O que está acontecendo no Irã?
O Irã passa por um momento crítico com diversos protestos após a morte de uma jovem de 22 anos por usar o hijab de forma considerada incorreta
Na sexta-feira, 16 de setembro, a jovem Mahsa Amini, de 22 anos, morreu após ser detida pela polícia moral do país, por usar o hijab, um dos tipos de véu islâmico que é obrigatório no Irã, de forma incorreta. testemunhas afirmam que Mahsa foi espancada na viatura da polícia, e ao chegar à delegacia, passou mal e foi internada. A versão das forças de segurança é de que a jovem teve um infarto, divulgando imagens dela caindo sozinha no prédio público.
A morte de Mahsa foi o estopim para o início uma grande revolta no Irã. Diversas cidades estão com protestos, e uma das principais palavras de ordem é “morte ao ditador”, se referindo ao Líder Supremo Aiatolá Ali Khamenei, que é o Chefe de Estado desde 1989. Apesar de eleições com participação civil acontecerem no país, onde elegem membros do Majlis, o parlamento, e presidente, quem tem a palavra final é o Aiatolá, visto que após a Revolução islâmica de 1979, o Irã se tornou uma república teocrática islâmica. Também é eleito por sufrágio universal a Assembleia dos Peritos, que elege e, se necessário, destitui o Líder Supremo.
Mais de 80 cidades de diferentes regiões do Irã estão com protestos há cerca de 10 dias, que se intensificaram desde a morte de Mahsa, com mulheres queimando hijabs e cortando seus cabelos em forma de protesto, e tem como resultado entre 47 e 57 mortes, incluindo 4 crianças. O grupo de direitos humanos Hengaw faz levantamentos das violências no Curdistão Iraniano, registrando somente na área 18 mortes e 898 feridos, além das centenas de presos. A internet está sendo bloqueada no país, e mesmo que afete a economia, o governo prefere evitar que os manifestantes se articulem utilizando WhatsApp e Instagram, aplicativos de grande uso pela população iraniana que foram bloqueados pelo Estado. O observatório NetBlocks está registrando esses bloqueios realizados pelo regime teocrático. Viaturas foram incendiadas, e a polícia ataca com grande repressão quem está nas ruas. Mas essa não é a única causa dos protestos.
O Irã é um grande exportador de petróleo, mas sofreu com barreiras, e diversos poços foram fechados, afetando a economia do país. Nos últimos meses, uma negociação está sendo feita, e em 4 de agosto, o governo de Joe Biden, presidente dos EUA, restaurou isenções de sanções contra o país. Para uma recuperação econômica, irá levar algum tempo, reabrir poços, por exemplo, exige um investimento que pode não ter um retorno tão rápido. Isso, somado às revoltas nas ruas, traz uma grande crise para as mãos das lideranças iranianas.

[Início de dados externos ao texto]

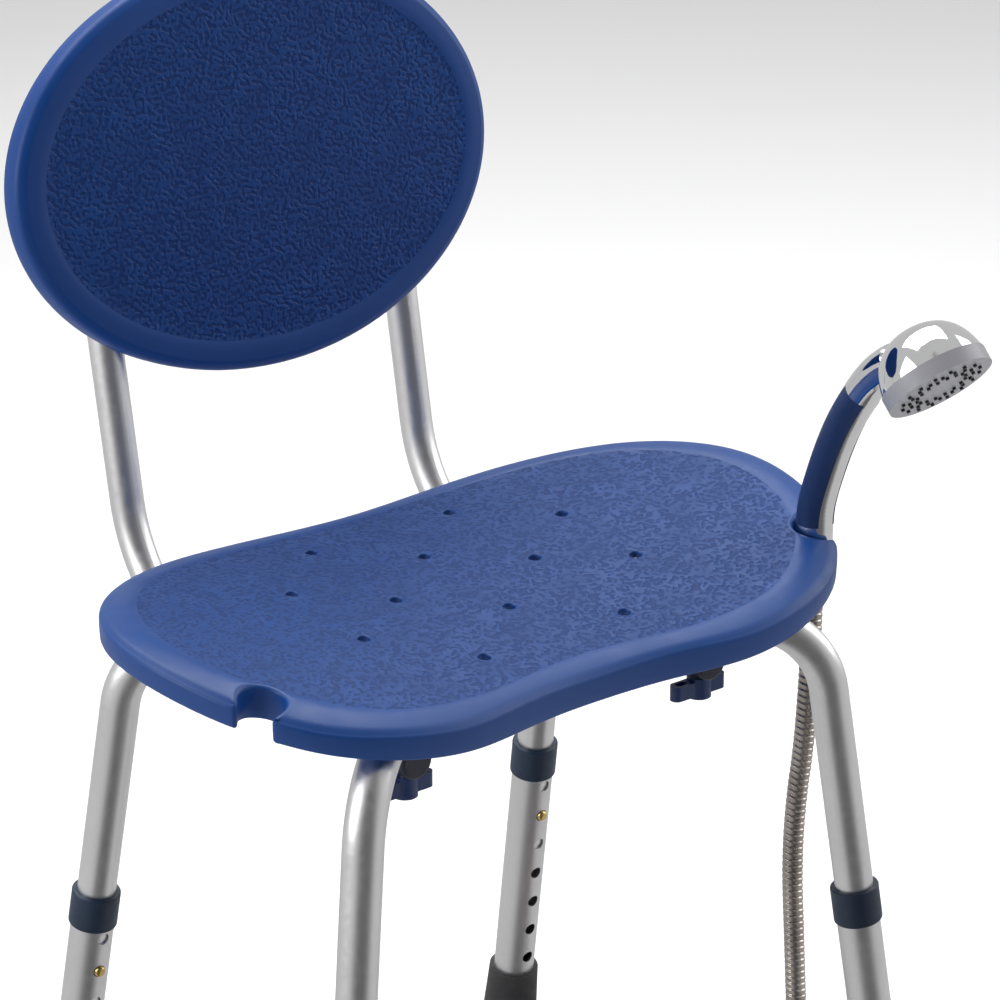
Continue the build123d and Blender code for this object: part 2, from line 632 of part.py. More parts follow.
with BuildPart() as grip_blank:
    for side in (1, -1):
        with BuildLine():
            spine = [DOCK + Vector(0, y, z) for y, z in HANDLE_SPINE[:4]]
            Spline(*spine, tangents=[(0, 0, 1), (0, -0.62, 0.82)])
        with BuildSketch(Plane(origin=DOCK, z_dir=(0, 0, 1))):
            grip_sector(HANDLE_RADIUS - GRIP_DEEP, HANDLE_RADIUS + 0.3, side)
        sweep()
grip_blank.part.label = "handset_grips"
export_step(grip_blank.part, "parts/handset_grips.step")

HEAD_PLANE = Plane(origin=FACE, x_dir=(1, 0, 0), z_dir=-SPRAY_WAY)  # Z up the back of the head
RING_HEIGHT, DOME_HEIGHT = 12.0, 30.0
with BuildPart() as handset_body:
    with BuildLine():
        handle_line()
    with BuildSketch(Plane(origin=DOCK - Vector(0, 0, HANDLE_FOOT), z_dir=(0, 0, 1))):
        Circle(HANDLE_RADIUS)
    sweep()
    add(grip_blank.part, mode=Mode.SUBTRACT)
    with BuildSketch(HEAD_PLANE.offset(RING_HEIGHT)):
        Circle(HEAD_RADIUS - 0.6)
    with BuildSketch(HEAD_PLANE.offset(RING_HEIGHT + 0.6 * DOME_HEIGHT)):
        Circle(HEAD_RADIUS * 0.80)
    with BuildSketch(HEAD_PLANE.offset(RING_HEIGHT + DOME_HEIGHT)):
        Circle(HEAD_RADIUS * 0.30)
    loft()
handset_body.part.label = "handset_body"
export_step(handset_body.part, "parts/handset_body.step")

with BuildPart() as spray_ring:
    with BuildSketch(HEAD_PLANE.offset(1.5)):
        Circle(HEAD_RADIUS)
        Circle(HEAD_RADIUS - 3, mode=Mode.SUBTRACT)
    extrude(amount=RING_HEIGHT - 1.5)
spray_ring.part.label = "spray_ring"
export_step(spray_ring.part, "parts/spray_ring.step")

NOZZLE_SPOKES, NOZZLE_RINGS = 16, (17.0, 22.0, 27.0)
with BuildPart() as spray_face:
    with BuildSketch(HEAD_PLANE.offset(1.5)):
        Circle(HEAD_RADIUS - 3)
    extrude(amount=5)
    with BuildSketch(HEAD_PLANE.offset(1.5)):
        for index, radius in enumerate(NOZZLE_RINGS):
            with PolarLocations(radius, NOZZLE_SPOKES, start_angle=11.25 * (index % 2)):
                Circle(1.25)
    extrude(amount=5, mode=Mode.SUBTRACT)
spray_face.part.label = "spray_face"
export_step(spray_face.part, "parts/spray_face.step")

with BuildPart() as spray_nozzles:
    with BuildSketch(HEAD_PLANE):
        for index, radius in enumerate(NOZZLE_RINGS):
            with PolarLocations(radius, NOZZLE_SPOKES, start_angle=11.25 * (index % 2)):
                Circle(1.2)
    extrude(amount=6.5)
spray_nozzles.part.label = "spray_nozzles"
export_step(spray_nozzles.part, "parts/spray_nozzles.step")

HOSE_TOP = DOCK.Z - HANDLE_FOOT - 16
with BuildPart() as hose_nut:
    with BuildSketch(Plane.XY.offset(DOCK.Z - HANDLE_FOOT)):
        with Locations((DOCK.X, DOCK.Y)):
            Circle(11.0)
    with BuildSketch(Plane.XY.offset(HOSE_TOP)):
        with Locations((DOCK.X, DOCK.Y)):
            Circle(8.2)
    loft()
hose_nut.part.label = "hose_nut"
export_step(hose_nut.part, "parts/hose_nut.step")

# ---- Hose: hangs to the floor, then lies in a coil beneath the seat ----
COIL_X, COIL_Y = DOCK.X - COIL_RADIUS, DOCK.Y + 88
HOSE_ROUTE = [
    (DOCK.X, DOCK.Y, HOSE_TOP), (DOCK.X, DOCK.Y, HOSE_TOP - 90),
    (DOCK.X - 5, DOCK.Y + 9, HOSE_TOP - 185), (DOCK.X - 3, DOCK.Y + 4, HOSE_TOP - 275),
    (DOCK.X + 1, DOCK.Y + 3, 78), (DOCK.X + 1, DOCK.Y + 24, 22),
    (DOCK.X + 0.5, DOCK.Y + 66, HOSE_RADIUS + 0.5), (DOCK.X, COIL_Y, HOSE_RADIUS + 0.3),
]


def route_bends(points, share=0.45):
    """The largest arc that the two runs at each corner have room for."""
    spots = [Vector(*p) for p in points]
    found = []
    for before, at, after in zip(spots, spots[1:], spots[2:]):
        turn = radians((at - before).get_angle(after - at))
        shorter = min((at - before).length, (after - at).length)
        found.append(share * shorter / tan(turn / 2))
    return found


hose_bends = route_bends(HOSE_ROUTE)
print("hose radii", [round(r) for r in hose_bends])
with BuildPart() as hose_run:
    with BuildLine() as hose_path:
        FilletPolyline(*HOSE_ROUTE, radius=hose_bends)
    with BuildSketch(Plane(origin=hose_path.line @ 0, z_dir=hose_path.line % 0)):
        Circle(HOSE_RADIUS)
    sweep()
hose_length = hose_path.wire().length
print("hose run", round(hose_length), "mm, volume ratio",
      hose_run.part.volume / (pi * HOSE_RADIUS**2 * hose_length))
hose_run.part.label = "hose_run"
export_step(hose_run.part, "parts/hose_run.step")

COIL_PITCH = 2 * HOSE_RADIUS + 0.6
COIL_WIDE = COIL_RADIUS + HOSE_RADIUS + 0.5
with BuildPart() as hose_coil:
    with BuildSketch():
        with Locations((COIL_X, COIL_Y)):
            Circle(COIL_WIDE)
            Circle(COIL_RADIUS - HOSE_RADIUS - 0.5, mode=Mode.SUBTRACT)
    extrude(amount=COIL_TURNS * COIL_PITCH)
    fillet(hose_coil.edges().filter_by(GeomType.CIRCLE), 5)
hose_coil.part.label = "hose_coil"
export_step(hose_coil.part, "parts/hose_coil.step")

# a short tail comes down off the coil's top and ends in the wall-side nut on the floor
NUT_LENGTH, NUT_FLAT, NUT_BORE, NUT_DEPTH = 22.0, 12.0, 9.5, 14.0
TAIL_TOP = COIL_TURNS * COIL_PITCH + HOSE_RADIUS - 0.4
TAIL_ROUTE = [
    (DOCK.X, COIL_Y + 4, TAIL_TOP), (DOCK.X + 1, COIL_Y + 34, TAIL_TOP),
    (DOCK.X + 6, COIL_Y + 86, NUT_FLAT + 0.2), (DOCK.X + 6, COIL_Y + 108, NUT_FLAT + 0.2),
]
with BuildPart() as hose_tail:
    with BuildLine() as tail_path:
        FilletPolyline(*TAIL_ROUTE, radius=route_bends(TAIL_ROUTE))
    with BuildSketch(Plane(origin=tail_path.line @ 0, z_dir=tail_path.line % 0)):
        Circle(HOSE_RADIUS)
    sweep()
print("tail", round(tail_path.wire().length), "mm")
hose_tail.part.label = "hose_tail"
export_step(hose_tail.part, "parts/hose_tail.step")

nut_start = Plane(origin=TAIL_ROUTE[-1], x_dir=(1, 0, 0), z_dir=(0, 1, 0))
with BuildPart() as hose_wall_nut:
    with BuildSketch(nut_start):
        RegularPolygon(NUT_FLAT, 6, major_radius=False)
    extrude(amount=NUT_LENGTH)
    with BuildSketch(nut_start.offset(NUT_LENGTH)):
        Circle(NUT_BORE)
    extrude(amount=-NUT_DEPTH, mode=Mode.SUBTRACT)
hose_wall_nut.part.label = "hose_wall_nut"
export_step(hose_wall_nut.part, "parts/hose_wall_nut.step")
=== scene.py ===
"""Looks of the shower chair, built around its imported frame. Metres, +Z up, +Y to the back."""

import json
from math import atan2, cos, pi, radians, sin, sqrt

import bpy
import numpy as np
from mathutils import Matrix, Vector
from mathutils.geometry import delaunay_2d_cdt


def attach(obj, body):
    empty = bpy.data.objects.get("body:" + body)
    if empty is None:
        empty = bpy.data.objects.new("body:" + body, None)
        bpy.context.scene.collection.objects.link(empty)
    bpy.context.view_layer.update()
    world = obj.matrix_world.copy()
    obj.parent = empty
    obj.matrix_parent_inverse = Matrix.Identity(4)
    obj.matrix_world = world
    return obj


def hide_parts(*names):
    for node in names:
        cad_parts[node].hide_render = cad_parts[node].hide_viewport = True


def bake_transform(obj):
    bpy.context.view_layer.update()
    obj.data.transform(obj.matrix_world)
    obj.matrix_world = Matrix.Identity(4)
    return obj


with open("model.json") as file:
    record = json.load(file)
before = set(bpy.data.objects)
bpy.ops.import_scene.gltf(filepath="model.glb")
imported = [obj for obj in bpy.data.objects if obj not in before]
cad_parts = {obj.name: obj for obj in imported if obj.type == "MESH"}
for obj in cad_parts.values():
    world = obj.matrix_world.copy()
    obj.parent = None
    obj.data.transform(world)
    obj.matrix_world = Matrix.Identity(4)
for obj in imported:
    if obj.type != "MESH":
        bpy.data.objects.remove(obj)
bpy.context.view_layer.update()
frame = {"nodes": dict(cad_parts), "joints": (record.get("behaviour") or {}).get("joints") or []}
scene = bpy.context.scene
MM = 0.001

# ---- Driving sizes, as in the CAD model ----
SEAT_Z, SEAT_Y = 0.460, -0.0224
SEAT_RISE_RADIUS, SEAT_FALL_RADIUS, CROWN_Y = 1.269, 1.603, 0.120
SEAT_SKIN, SEAT_THICK = 0.005, 0.022
NOTCH = (0.220, -0.085)
NOTCH_RADIUS, NOTCH_MOUTH = 0.0145, 0.021
NOTCH_OUT = (0.88, -0.475)
BAND_SLOPE = 11.0  # how fast the smooth band falls away outside the textured field
BACK_LEAN = 0.181
RAIL_RADIUS = 0.0111
PANEL_HALF_WIDTH, PANEL_HALF_HEIGHT, PANEL_THICK = 0.186, 0.134, 0.020
PANEL_RISE, UPRIGHT_Y, UPRIGHT_RISE = 0.216, 0.2184, 0.100
LEAN = atan2(BACK_LEAN, 1)

# ---- Camera ----
VIEW_AZIMUTH, VIEW_ELEVATION = radians(-38.96), radians(21.2)
VIEW_TARGET = Vector((0.0962, 0.0626, SEAT_Z))
VIEW_DISTANCE, LENS = 2.749, 150.4


def add_camera():
    data = bpy.data.cameras.new("camera")
    data.lens = LENS
    data.sensor_width = 36
    data.clip_end = 60
    camera = bpy.data.objects.new("camera", data)
    scene.collection.objects.link(camera)
    back = Vector((sin(VIEW_AZIMUTH) * cos(VIEW_ELEVATION),
                   -cos(VIEW_AZIMUTH) * cos(VIEW_ELEVATION), sin(VIEW_ELEVATION)))
    camera.location = VIEW_TARGET + back * VIEW_DISTANCE
    camera.rotation_euler = (pi / 2 - VIEW_ELEVATION, 0, VIEW_AZIMUTH)
    scene.camera = camera


# ---- Small helpers ----
def new_object(name, verts, faces, material_list, face_slots=None, smooth=True):
    mesh = bpy.data.meshes.new(name)
    mesh.from_pydata([tuple(v) for v in verts], [], faces)
    for material in material_list:
        mesh.materials.append(material)
    if face_slots is not None:
        mesh.polygons.foreach_set("material_index", face_slots)
    mesh.validate()
    if smooth:
        mesh.shade_smooth()
    mesh.update()
    ob = bpy.data.objects.new(name, mesh)
    scene.collection.objects.link(ob)
    return ob


# ---- Materials ----
class Shader:
    """A small builder for one node material."""

    def __init__(self, name):
        self.material = bpy.data.materials.new(name)
        self.material.use_nodes = True
        self.tree = self.material.node_tree
        self.bsdf = self.tree.nodes["Principled BSDF"]

    def node(self, kind, **inputs):
        made = self.tree.nodes.new(kind)
        for key, value in inputs.items():
            made.inputs[key.replace("_", " ")].default_value = value
        return made

    def link(self, out, into):
        self.tree.links.new(out, into)

    def set(self, **values):
        for key, value in values.items():
            self.bsdf.inputs[key.replace("_", " ")].default_value = value

    def place(self):
        return self.tree.nodes.new("ShaderNodeTexCoord").outputs["Object"]

    def noise(self, scale, detail=2.0, stretch=None, roughness=0.5):
        tex = self.node("ShaderNodeTexNoise", Scale=scale, Detail=detail, Roughness=roughness)
        if stretch:
            mapping = self.node("ShaderNodeMapping", Scale=stretch)
            self.link(self.place(), mapping.inputs["Vector"])
            self.link(mapping.outputs["Vector"], tex.inputs["Vector"])
        else:
            self.link(self.place(), tex.inputs["Vector"])
        return tex.outputs["Fac"]

    def remap(self, value, low, high, to_low, to_high):
        made = self.node("ShaderNodeMapRange", From_Min=low, From_Max=high,
                         To_Min=to_low, To_Max=to_high)
        self.link(value, made.inputs["Value"])
        return made.outputs["Result"]

    def ramp(self, value, stops):
        made = self.tree.nodes.new("ShaderNodeValToRGB")
        while len(made.color_ramp.elements) < len(stops):
            made.color_ramp.elements.new(0.5)
        for element, (at, colour) in zip(made.color_ramp.elements, stops):
            element.position = at
            element.color = (*colour, 1)
        self.link(value, made.inputs["Fac"])
        return made.outputs["Color"]

    def bump(self, height, strength, distance, before=None):
        made = self.node("ShaderNodeBump", Strength=strength, Distance=distance)
        self.link(height, made.inputs["Height"])
        if before is not None:
            self.link(before, made.inputs["Normal"])
        return made.outputs["Normal"]

    def colour(self, value):
        self.link(value, self.bsdf.inputs["Base Color"])

    def rough(self, value):
        self.link(value, self.bsdf.inputs["Roughness"])

    def normal(self, value):
        self.link(value, self.bsdf.inputs["Normal"])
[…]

Além disso, a região de onde era Mahsa Amini é o Curdistão iraniano, habitada por curdos, tem um conflito separatista de longa data (teve início em 1918) no oeste do Irã, onde tem sua expressão cultural respeitada, mas não tem direito a um autogoverno e autonomia política, como desejam.
Mas então a culpa é do hijab?
Não. Esse lenço traz uma carga religiosa grande, e é uma demonstração para muitas mulheres no mundo inteiro de devoção, e o usam por vontade própria, assim como mulheres judias que também usam lenços ou perucas para esconder seu real cabelo – e não sofrem críticas por isso. Acontece que desde a Revolução de 1979, as mulheres são obrigadas a usar o hijab, não é um ato realizado por desejo ou demonstração religiosa, em um país que já teve épocas onde tentavam arrancá-los das cabeças de mulheres mais religiosas, e hoje não se pode deixar de usá-lo. Há diversas restrições de vestimentas (homens não podem usar shorts, por exemplo), e separação entre homens e mulheres nos espaços públicos, em um país em crise devido a diversas sanções impostas pelos EUA e Europa pelo seu programa nuclear.
Protestos contra o uso obrigatório do hijab acontecem há algum tempo no país, sempre com repressão das forças de segurança, mas as ações contra as regras de vestimenta tem sido cada vez mais frequentes, o que o governo e agentes de segurança consideram como comportamento imoral. A situação se assemelha aos grandes protestos em 2019, mas a mídia internacional aponta diferenças. Dessa vez, são homens e mulheres também nas ruas, não são somente jovens, mas outras gerações também estão protestando, além de pessoas de diferentes povos, que estão unidos não somente para que as mulheres tenham direitos, mas também por uma mudança em um regime que é ruim para todo o país. Jovens desejam sair do país, para terem maior liberdade, e o governo teocrático ainda não tem um nome claro para ser o substituto de Ali Khamenei, que está com 83 anos.